Executive coaching can groom managers into more effective leaders in their organisations.
Tamala Chirwa is a local International Coach Federation (ICF) associate certified coach.
She says coaching is a new profession and novel approach in our Malawian context. Not many people understand what it is all about. Chirwa observes that some people confuse it with mentoring although both approaches are aimed at people development; yet others confuse it with counselling.
Furthermore, Chirwa notes that coaching as a professional service is a hard-sell because it is an experiential service. One actually has to understand and appreciate what it entails and also recognise and see the need for it in their personal and professional development.
“Until one has experienced coaching and appreciates its value, they can confidently speak about the impact it has had in their lives and consequently refer others who may benefit from it,” she says while indicating that the response has been lukewarm in Malawi.
However, Chirwa is optimistic that with time, people, especially women, will warm up to the approach and begin to seek professional coaching services.
“At the moment, I am truly grateful for the organisational clients that have engaged me as a coach to work with their executives,” she explains, adding that she plans to build a robust coaching community in the country.
Standard Bank head of credit, Talumba Malikula, whose engagement with the professional coach has been on a leadership coaching programme since May 2015, says it has been one of the most powerful experiences of her life and a worthwhile investment.

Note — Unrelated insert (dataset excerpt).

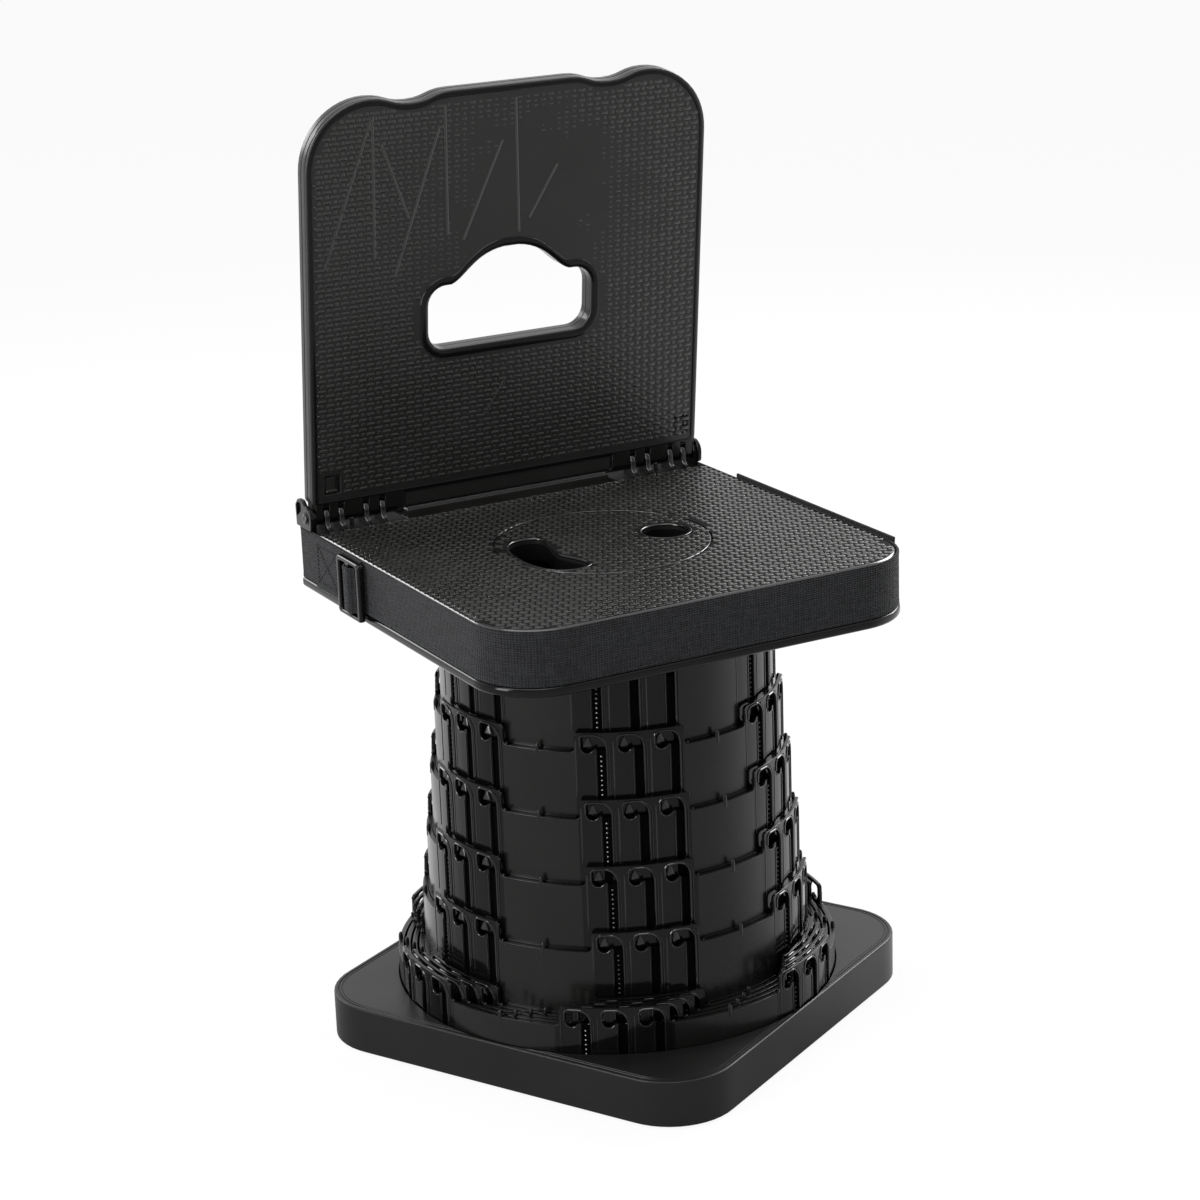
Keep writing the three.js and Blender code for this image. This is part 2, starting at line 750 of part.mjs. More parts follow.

“She [Chirwa] has assisted me in making significant improvements in enhancing my leadership potential within my organisation and increasing my confidence and visibility among executive management, which has led to an increase in the scope of my responsibilities.
“She has shown me what leadership means and the behaviours needed to become a strong leader. Subtle flaws in leadership style or competencies can have a catastrophic effect on an organisation’s ability to succeed. Tamala is able to help me identify and deal with the toughest issues I face as an individual, including accountability for my own actions.
“She has also helped me to look at situations with a different viewpoint; to be a little less ‘job-focused’ and a little more ‘people-focused’, which is not an easy thing for me as I am very result-oriented. I now understand that there is more to the job than just ‘the job’, and that I should strive for excellence as opposed to perfectionism,” explains Malikula.
The need for coaching as a professional service stems from the notion that although people may perform well at work, they may not be performing at their best and; therefore, apart from having mentors within their environment, who can hand-hold them, they need an independent, objective and trusted person who can challenge and support them to figure out issues they may be grappling with in their career or leadership journey,” says Chirwa.
Coaching, according to her, is about partnering with a client through a thought-provoking and creative process that aims to unlock their potential and maximise their performance.
“As a coach, I facilitate a process of supporting an individual to generate their own solutions to the problems or challenges they grapple with and make the significant changes to their life, career or leadership trajectory so they can move forward and begin to create the kind of career they want,” she explains.